Market Outlook & Predictions

Pre-Owned Luxury Watches: How Market Shifts and Tariffs Are Affecting Value

The luxury watch market is quietly changing under the surface. Rising retail prices, tariffs, and global cost pressures are reshaping how buyers think about new versus pre-owned watches. In 2026, the secondary market is increasingly acting as a shock absorber — and in many cases, a smarter entry point for serious buyers.

Best for: Buyers, sellers, and market watchers
Focus: Pricing pressure, supply, and value movement
Signal: Pre-owned is becoming the stability layer of the market

This guide explains how tariffs and rising retail prices are changing buying behavior, why pre-owned pricing is behaving differently from new, and what this means for collectors and resellers navigating the 2026 market.

Why new watch prices keep climbing

Over the past few years, retail prices from major brands have moved in one direction: up. Between higher production costs, currency shifts, logistics, and brand repositioning, the entry point for many flagship models is meaningfully higher than it was even a short time ago.

For many buyers, this has quietly changed the mental math of “new versus pre-owned.”

Instead of asking whether they prefer new, buyers are increasingly asking whether the premium still makes sense. That question alone is reshaping demand across the entire market.

What tariffs mean for new vs pre-owned

Tariffs and import costs mostly hit one side of the market: new watches. When retail prices rise due to external pressures, pre-owned inventory does not reprice in real time the same way.

This creates temporary — and sometimes lasting — gaps between new and secondary pricing.

In practice, this means pre-owned often becomes the value reference point rather than the discount bin. Buyers compare everything to secondary prices first, not retail.

Which brands benefit most from these shifts

Not all brands respond the same way to market pressure. The strongest beneficiaries tend to be brands with deep liquidity and global recognition.

Rolex
High demand and strong model recognition keep prices resilient even when new retail moves.
Patek Philippe
Scarcity and long waitlists push buyers straight to the secondary market.
Cartier
Growing mainstream demand has made pre-owned an easy entry point.
Omega
Large catalog and strong icons create a very active secondary ecosystem.

These brands tend to see smoother price behavior in the secondary market compared to smaller or trend-driven names.

How the secondary market absorbs market shocks

The pre-owned market behaves differently from retail. Prices move, but they usually move more slowly and more selectively. That makes it less reactive to sudden policy or cost changes.

In many ways, the secondary market acts like a buffer layer.

This is why during periods of uncertainty, trading activity often shifts toward pre-owned rather than disappearing altogether.

How to think about timing and value in 2026

In 2026, buyers should think in relative value, not just sticker price. The real comparison is between what a watch costs new and what the same watch costs in the secondary market.

For sellers, timing inventory and understanding brand cycles matters more than ever.

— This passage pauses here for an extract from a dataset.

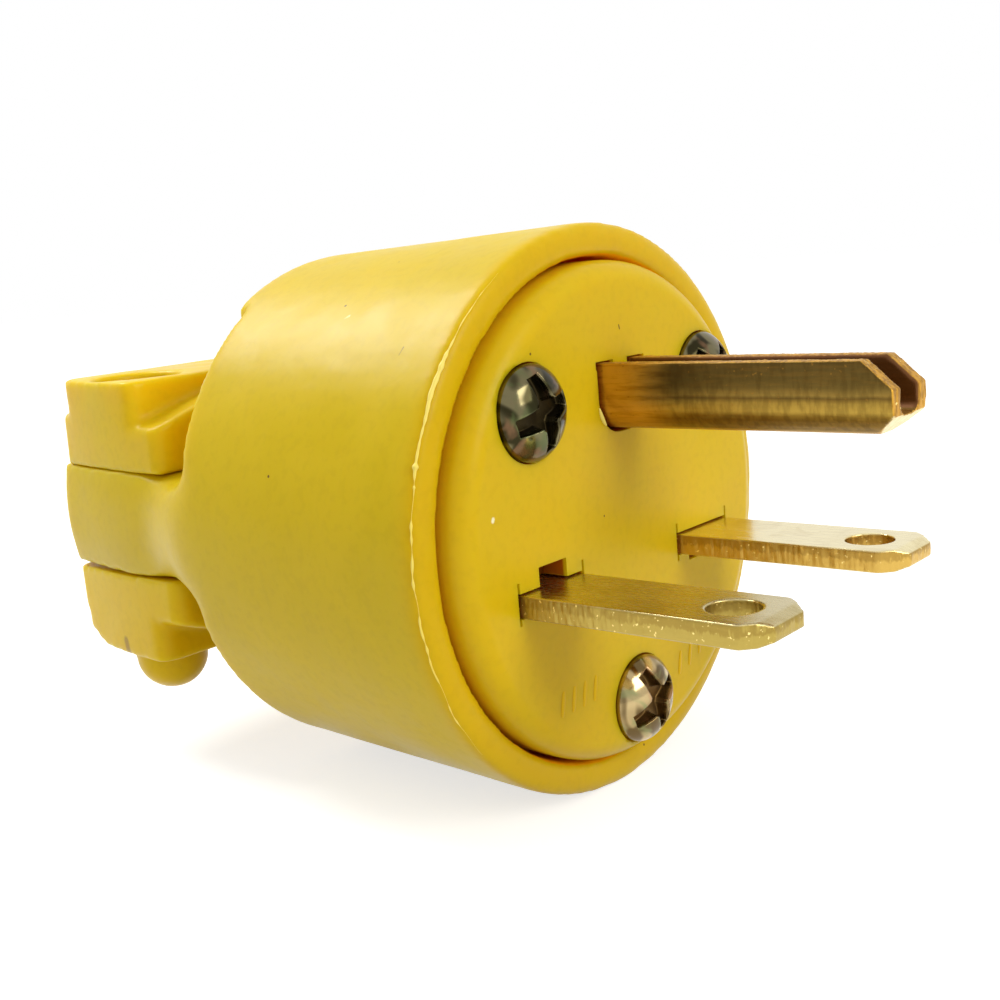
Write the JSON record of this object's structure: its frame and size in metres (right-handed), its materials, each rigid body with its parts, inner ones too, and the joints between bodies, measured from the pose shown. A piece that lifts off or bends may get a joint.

The opportunity is not in guessing the market — it is in understanding where value is already being anchored by real transactions.

FAQ

1) Do tariffs directly affect pre-owned watch prices?

Not directly. Tariffs usually impact new retail prices first, which can indirectly increase demand for pre-owned pieces.

2) Is pre-owned safer than buying new in uncertain markets?

Often, yes. Pre-owned prices tend to move more slowly and are anchored to real transactions rather than list prices.

3) Which brands hold up best during market shifts?

Brands with strong global demand like Rolex, Patek Philippe, Cartier, and Omega usually remain the most stable.